Of course, The Box Office Extra will appear, with all the screens counts and some number crunching, but the marketplace has pretty much done my work for me this week. Zzzzzzzz.

People keep telling me, "There's nothing I want to see!" Well, you still have a chance to catch up on some of the small films you missed from earlier this year. If there is a subtitled flick that you've been avoiding, push yourself. Or if you haven't seen Election. Or Trekkies. Or Limbo, for that matter. Take a break for art. (Though I have a feeling that if you are reading this column, you are already in the habit.)

THE GOOD: There are only a couple weeks of Star Wars madness left.

THE BAD: On Wednesday afternoon, I read two articles on Harry Knowles' Ain't It Cool News site. And I went wild. The articles, about two Universal projects were not only ill-informed and inaccurate on various details, but highlighted everything that is wrong with a site like AICN. Worse, they highlighted Harry's occasional rampant egomania, perhaps spurred on by producers negotiating with him to appear in one of a myriad of pilots aimed at the audience of the theoretically damaged "Siskel & Ebert" show. I wrote a quick and sharp tongued 1,300 words on the subject and sent it to some friends for reactions. They all agreed with everything I said, but also agreed that I was using a nuclear weapon against a third-world nation. That's not my wish. I have tried assiduously to keep my issues with Harry's column between he and I for a while now. But I really worry that a media culture of reporting the process of film, as opposed to the results, especially without context, is far more damaging to the work of artists than it could ever be helpful. I'm going to stop writing about the specific articles now because the absurd notion that Universal would somehow bury Man On The Moon is not even worthy of address.
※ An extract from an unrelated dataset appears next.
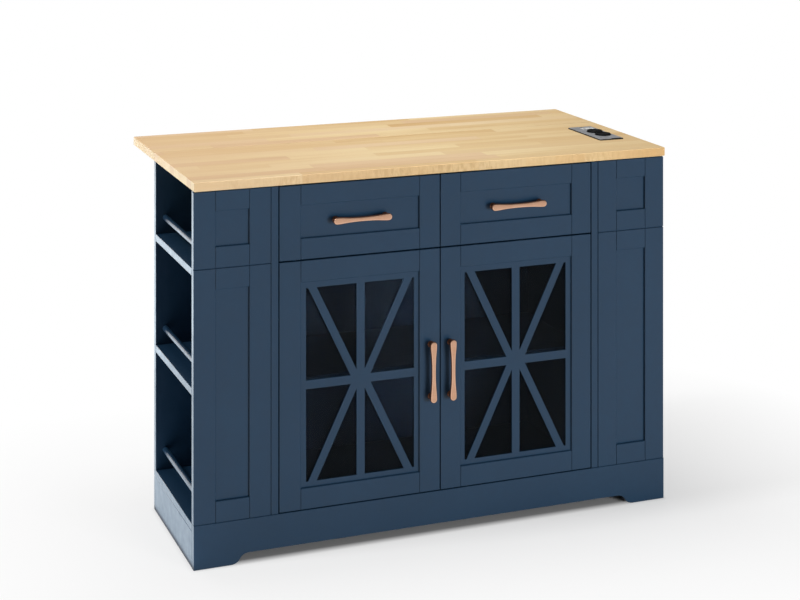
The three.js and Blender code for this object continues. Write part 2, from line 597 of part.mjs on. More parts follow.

And if Harry thinks he should be controlling $80 million-plus decisions at Universal or any other studio, he should go out and try to make a $2 million film and see how easy that is. (tee-hee) I sit here at my computer and opine like some sort of silly demigod too, so how do I get off saying anything? Well, I draw lines that I consider moral. I respect people's right to do their work. And when they've actually done something, I feel free to criticize. That is, when I have the facts. The two most urgent things I've seen on AICN in the last two months were both off the mark (The Star Wars theater situation and the Man On The Moon reporting). If you can't show respect, you better have your facts right. And when you blow it, you better admit it as loudly as when you made the mistake. In the world I'd like to live in, if you want to be a real leader, you have to be a man of honor first. Aim higher, Harry. You certainly have the ability to do that.

THE UGLY or "SHOW ME THE MONKEY!": You guessed it. To call Instinct a dog would be to insult animals. I had the unmitigated agony of seeing The Thirteenth Floor and Instinct screened at the same theater, separated by just one short week. Ouch. Here's a supposed psychological thriller that opens with a credit sequence so loud that it made Armageddon sound like a silent movie. And the saddest part (as with The Thirteenth Floor) was that the work of the actors, DP, set designer and most of the techs was top notch (though this is hardly Hopkins best work). The director and screenwriter share the blame for mis-conceptualizing what could have been a good story. Particularly in burying the Maura Tierney character in nothingness when she was, indeed, the missing link of the entire movie. The effort to analogize between a prison and the jungle required some real subtle directorial and writing skill and there was none on display here. And in the film, what was meant to be heart-stopping became a running gag as something jumped at the camera, screamed or slammed into a wall every 3.5 minutes as though you might forget the theme, which apparently was loudness. And then compare a film like this to the tiny My Son, The Fanatic, which essentially asks the same questions in far less dramatic fashion and you appreciate the small film even more. Disney, like Sony last week, tried to sneak one into the Star Wars blockade. Well, it may be an eight figure opener, but expect more than a few people to ask for their money back. I didn't pay for it and I want mine back.